在Python中递归地合并字典

我有两个函数，它们可以接收两个字典，并递归地将它们的值相加。

def recursive_dict_sum_helper(v1, d2, k):
    try: v2 = d2[k]
    except KeyError: return v1 #problem is here if key not found it just return value but what about rest of the keys which is in d2??

    if not v1: return v2
    # "add" two values: if they can be added with '+', then do so,
    # otherwise expect dictionaries and treat them appropriately.
    try:
        if type(v1) == list and type(v2) == list:
            v1.extend(v2)
            return list(set(v1))
        else:
            return v1 + v2
    except: return recursive_dict_sum(v1, v2)

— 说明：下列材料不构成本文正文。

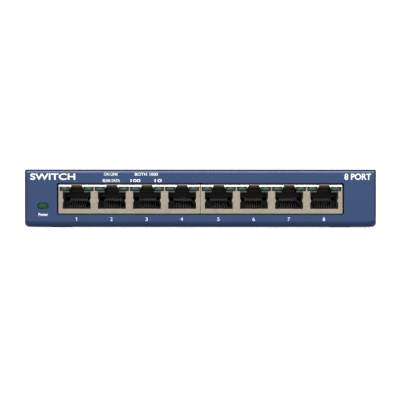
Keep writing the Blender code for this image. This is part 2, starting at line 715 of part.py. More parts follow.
def block_section(inset, low):
    """A jack block from its side, inset all round but at the bottom, with the bend at its top front edge."""
    front = BLOCK_FRONT + inset
    rear = BLOCK_REAR - inset
    high = BLOCK_HIGH - inset
    path = [(front, low), (rear, low), (rear, high), (front, high)]
    return rounded(path, [0, 0, 0, SHIELD_BEND - inset], 4, closed=True)


def block_span(side, inset):
    """A jack block's left and right ends, inset by so much."""
    middle = side * (BLOCK_SPLIT + BLOCK_WIDTH) / 2
    return middle - BLOCK_WIDTH / 2 + inset, middle + BLOCK_WIDTH / 2 - inset


def make_shield(name, side):
    wall = SHIELD_SHEET
    shield = piece(name, "tinned_steel", prism(block_section(0, BLOCK_LOW), *block_span(side, 0), "X"))
    cut(shield, "inside", prism(block_section(wall, 0), *block_span(side, wall), "X"))
    behind = BLOCK_FRONT + SHIELD_BEND + GAP
    openings = [prism(shield_opening(x), BLOCK_FRONT - wall, behind, "Y") for x in port_centres(side)]
    cut(shield, "port_openings", gathered(openings))


def wire_slots(x):
    """The comb of slots that a port's contacts rise and fall in."""
    front = HINGE_Y - SLOT_FRONT_ROOM
    rear = HOUSING_FRONT + CAVITY_DEPTH + SLOT_REAR_ROOM
    step_y = HOUSING_FRONT + CAVITY_DEPTH - OVERCUT
    above_floor = CAVITY_LOW + OVERCUT
    outline = [(front, CONTACT_SLOT_LOW), (rear, CONTACT_SLOT_LOW), (rear, CONTACT_SLOT_HIGH),
               (step_y, CONTACT_SLOT_HIGH), (step_y, above_floor), (front, above_floor)]
    slots = []
    for n in range(CONTACTS):
        middle = x + (n - (CONTACTS - 1) / 2) * CONTACT_PITCH
        slots.append(prism(outline, middle - CONTACT_SLOT / 2, middle + CONTACT_SLOT / 2, "X"))
    return slots


def plug_cavity(x):
    """The space for a plug, with a sloping ledge over the comb at its back."""
    front = HOUSING_FRONT - GAP
    back = HOUSING_FRONT + CAVITY_DEPTH
    outline = [(front, CAVITY_LOW), (back, CAVITY_LOW), (back, LEDGE_LOW), (back + LEDGE_DEPTH, LEDGE_HIGH),
               (back + LEDGE_DEPTH, CAVITY_HIGH), (front, CAVITY_HIGH)]
    return prism(outline, x - CAVITY_HALF, x + CAVITY_HALF, "X")


def light_channels(x):
    """The two channels that a port's lights lie in, open at the front and towards the latch notch."""
    inner = NOTCH_HALF - GAP
    outer = LED_OFFSET + LED_SIZE[0] / 2 + LED_CLEARANCE
    rear = BLOCK_FRONT + LED_SETBACK + LED_SIZE[1] + JACK_GAP
    low = LED_LOW - JACK_GAP
    high = LED_LOW + LED_SIZE[2] + JACK_GAP
    channels = []
    for hand in (1, -1):
        near, far = sorted((x + hand * inner, x + hand * outer))
        channels.append(box((near, HOUSING_FRONT - GAP, low), (far, rear, high)))
    return channels


def make_housing(name, side):
    inset = SHIELD_SHEET + JACK_GAP
    housing = piece(name, "black_nylon", prism(block_section(inset, STAND), *block_span(side, inset), "X"))
    before = HOUSING_FRONT - GAP
    notch_rear = HOUSING_FRONT + NOTCH_DEPTH
    crossing_half = CONTACTS * CONTACT_PITCH / 2 + OVERCUT
    cavities = []
    notches = []
    channels = []
    slots = []
    crossings = []
    for x in port_centres(side):
        cavities.append(plug_cavity(x))
        notches.append(box((x - NOTCH_HALF, before, CAVITY_HIGH - GAP), (x + NOTCH_HALF, notch_rear, HEIGHT)))
        channels += light_channels(x)
        slots += wire_slots(x)
        crossings.append(box((x - crossing_half, HINGE_Y - SLOT_FRONT_ROOM, CONTACT_SLOT_LOW),
                             (x + crossing_half, HINGE_Y + SLOT_FRONT_ROOM, CAVITY_LOW + OVERCUT)))
    for label, shapes in (("cavities", cavities), ("notches", notches), ("light_channels", channels),
                          ("wire_slots", slots), ("carrier_slots", crossings)):
        cut(housing, label, gathered(shapes))


def make_contacts(number, x):
    """Eight sprung wires on their carrier. The origin is on the line that they flex about."""
    half_sheet = CONTACT_SHEET / 2
    root = HINGE_HEIGHT
    bar_y, bar_z = CARRIER_HALF
    flat_end = HINGE_Y + 3 * bar_y
    tip_end = HINGE_Y + CONTACT_LENGTH
    line = [(HINGE_Y - half_sheet, root), (flat_end, root),
            (tip_end - CONTACT_TIP, CONTACT_TIP_HEIGHT - half_sheet),
            (tip_end, CONTACT_TIP_HEIGHT - CONTACT_TIP_DROP)]
    top = [(y, z + half_sheet) for y, z in line]
    bottom = [(y, z - half_sheet) for y, z in line]
    half = (CONTACTS - 1) / 2 * CONTACT_PITCH + CONTACT_WIDTH / 2
    bar = box((x - half, HINGE_Y - bar_y, root - bar_z), (x + half, HINGE_Y + bar_y, root + bar_z))
    contacts = piece(f"port_contacts_{number}", "gold_contact", bar, (x, HINGE_Y, HINGE_HEIGHT))
    wires = []
    for n in range(CONTACTS):
        middle = x + (n - (CONTACTS - 1) / 2) * CONTACT_PITCH
        wires.append(prism(bottom + top[::-1], middle - CONTACT_WIDTH / 2, middle + CONTACT_WIDTH / 2, "X"))
    join(contacts, "wires", gathered(wires))


def make_port_lights(number, x):
    for hand, name in ((-1, "left"), (1, "right")):
        centre = x + hand * LED_OFFSET
        middle = (centre, BLOCK_FRONT + LED_SETBACK + LED_SIZE[1] / 2)
        light = standing_box(middle, LED_SIZE, LED_LOW)
        piece(f"port_led_{number}_{name}", "green_lens", light, (*middle, LED_LOW))


def make_jacks():
    number = 1
    for name, side in (("left", -1), ("right", 1)):
        make_shield(f"jack_shield_{name}", side)
        make_housing(f"jack_housing_{name}", side)
        for x in port_centres(side):
            make_contacts(number, x)
            make_port_lights(number, x)
            number += 1


# Power inlet

def make_power_inlet():
    jack = standing_box((DC_JACK_X, REAR - DC_JACK_SIZE[1] / 2), DC_JACK_SIZE, STAND)
    housing = piece("dc_jack_housing", "black_nylon", jack)
    bore_end = REAR - DC_BORE_DEPTH
    bore = [(0, bore_end), (DC_BORE_RADIUS, bore_end), (DC_BORE_RADIUS, REAR + GAP), (0, REAR + GAP)]
    cut(housing, "bore", turned(bore, (DC_JACK_X, 0, DC_BORE_HEIGHT), "Y", 24))
    pin_root = bore_end - DC_PIN_ROOT
    pocket = DC_PIN_RADIUS + GAP
    socket = [(0, pin_root - GAP), (pocket, pin_root - GAP), (pocket, bore_end + GAP), (0, bore_end + GAP)]
    cut(housing, "pin_socket", turned(socket, (DC_JACK_X, 0, DC_BORE_HEIGHT), "Y", 16))
    slot_half = DC_LEAF_WIDTH / 2 + GAP
    root_y, root_z = DC_LEAF_ROOT
    tip_y, tip_z = DC_LEAF_TIP
    room = DC_LEAF_ROOM
    slot_high = DC_BORE_HEIGHT - DC_BORE_RADIUS / 2
    cut(housing, "leaf_slot", box((DC_JACK_X - slot_half, root_y - room, root_z - room),
                                  (DC_JACK_X + slot_half, tip_y + room, slot_high)))
    tip = REAR - DC_PIN_SETBACK
    taper = DC_PIN_RADIUS / 2
    pin = [(0, pin_root), (DC_PIN_RADIUS, pin_root), (DC_PIN_RADIUS, tip - taper),
           (DC_PIN_RADIUS - taper, tip), (0, tip)]
    piece("dc_jack_centre_pin", "zinc_steel", turned(pin, (DC_JACK_X, 0, DC_BORE_HEIGHT), "Y", 16),
          (DC_JACK_X, pin_root, DC_BORE_HEIGHT))
    half_sheet = DC_LEAF_SHEET / 2
    flat = 2 * DC_LEAF_SHEET
    bend_y = tip_y - DC_LEAF_TIP_LENGTH
    line = [(root_y - DC_LEAF_SHEET, root_z), (root_y + flat, root_z), (bend_y, tip_z), (tip_y, tip_z - flat)]
    outline = [(y, z - half_sheet) for y, z in line] + [(y, z + half_sheet) for y, z in line[::-1]]
    leaf = prism(outline, DC_JACK_X - DC_LEAF_WIDTH / 2, DC_JACK_X + DC_LEAF_WIDTH / 2, "X")
    piece("dc_jack_spring", "gold_contact", leaf, (DC_JACK_X, root_y, root_z))


make_tray()
make_cover()
make_cover_screws()
make_feet()
make_board()
make_chip_and_sink()
make_transformers()
make_power_parts()
make_power_light()
make_jacks()
make_power_inlet()
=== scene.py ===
"""Looks of an eight-port desktop network switch: finishes, small parts, lettering and studio."""
import json
import math

import bmesh
import bpy
from mathutils import Matrix, Vector


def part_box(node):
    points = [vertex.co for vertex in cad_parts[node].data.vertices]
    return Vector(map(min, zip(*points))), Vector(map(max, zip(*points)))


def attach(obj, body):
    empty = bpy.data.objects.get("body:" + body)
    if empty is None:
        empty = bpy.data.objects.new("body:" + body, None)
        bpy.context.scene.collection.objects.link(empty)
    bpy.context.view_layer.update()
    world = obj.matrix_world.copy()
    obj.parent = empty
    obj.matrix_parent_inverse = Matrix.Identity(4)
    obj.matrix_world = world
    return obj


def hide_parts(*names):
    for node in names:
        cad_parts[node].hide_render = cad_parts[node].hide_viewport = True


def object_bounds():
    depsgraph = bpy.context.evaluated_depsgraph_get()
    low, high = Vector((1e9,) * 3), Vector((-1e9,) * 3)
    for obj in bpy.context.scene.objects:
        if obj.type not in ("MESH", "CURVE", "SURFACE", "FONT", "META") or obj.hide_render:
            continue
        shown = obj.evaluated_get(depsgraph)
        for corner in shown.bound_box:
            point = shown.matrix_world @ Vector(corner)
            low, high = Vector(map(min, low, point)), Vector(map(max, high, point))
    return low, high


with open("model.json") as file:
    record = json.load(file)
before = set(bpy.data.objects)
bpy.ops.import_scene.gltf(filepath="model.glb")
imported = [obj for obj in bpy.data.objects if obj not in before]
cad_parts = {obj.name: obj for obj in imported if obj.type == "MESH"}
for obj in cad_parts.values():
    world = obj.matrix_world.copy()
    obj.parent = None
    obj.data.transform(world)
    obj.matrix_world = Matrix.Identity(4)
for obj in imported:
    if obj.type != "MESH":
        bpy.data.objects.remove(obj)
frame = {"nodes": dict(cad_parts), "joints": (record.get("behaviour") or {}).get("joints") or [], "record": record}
cad_low, cad_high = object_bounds()

MM = 0.001
WELD = 0.001 * MM
CASE = "case"
SLOT_OF = {part["node"]: part["material_slot"] for part in frame["record"]["subparts"]}


# Places, read from the CAD frame

TRAY_LOW, TRAY_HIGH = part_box("bottom_tray")
FRONT = TRAY_LOW.y
MIDDLE_Z = (cad_low.z + cad_high.z) / 2
SHIELD_LOW, SHIELD_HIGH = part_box("jack_shield_left")
HOUSING_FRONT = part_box("jack_housing_left")[0].y
PORT_LIGHT_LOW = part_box("port_led_1_left")[0].z

# The spring wires' hinges, by port number: each is in the middle of its port
HINGES = {
    int(joint["name"].split("_")[1]): Vector(joint["pos_m"])
    for joint in frame["joints"] if "contacts" in joint["name"]
}

# The light pipe's box also holds its leg, so its round end is placed from its top and its width
LIGHT_LOW, LIGHT_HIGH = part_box("power_light_pipe")
LIGHT_WIDTH = LIGHT_HIGH.x - LIGHT_LOW.x
LIGHT_DROP = 0.277
LIGHT_ASPECT = 0.553
LIGHT_MIDDLE = Vector((
    (LIGHT_LOW.x + LIGHT_HIGH.x) / 2,
    LIGHT_LOW.y,
    LIGHT_HIGH.z - LIGHT_WIDTH * LIGHT_DROP,
))


# Finish recipes

# The Mix node's sockets when it mixes colours
MIX_SHARE, MIX_FIRST, MIX_SECOND, MIX_RESULT = 0, 6, 7, 2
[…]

def recursive_dict_sum(d1, d2):
    if len(d1) < len(d2):
        temp = d1
        d1 = d2
        d2 = temp
    # Recursively produce the new key-value pair for each
    # original key-value pair, and make a dict with the results.
    return dict(
        (k, recursive_dict_sum_helper(v, d2, k))
        for (k, v) in d1.items()
    )

如果我输入以下内容，输出结果是我预期的：

a = {'abc': {'missing': 1, 'modified': 0, 'additional': 2}}
b = {'abc': {'missing': 1, 'modified': 1, 'additional': 2}}

mn = recursive_dict_sum(a, b)

output: mn = {'abc': {'missing': 2, 'modified': 1, 'additional': 4}}

但是如果输入是：

a = {'abc': {'missing': 1, 'modified': 0, 'additional': 2}}
b = {'cde': {'missing': 1, 'modified': 1, 'additional': 2}}

output: {'abc': {'missing': 1, 'modified': 0, 'additional': 2}} #which is wrong

如果在第二个字典中找不到某个键，它就会返回第一个字典中的键值。那么这就只处理了第一个字典的内容，第二个字典里的其他键怎么办呢？我该如何更新上面的脚本，以便输出结果是：

output: {'abc': {'missing': 1, 'modified': 0, 'additional': 2}, 'cde': {'missing': 1, 'modified': 1, 'additional': 2}}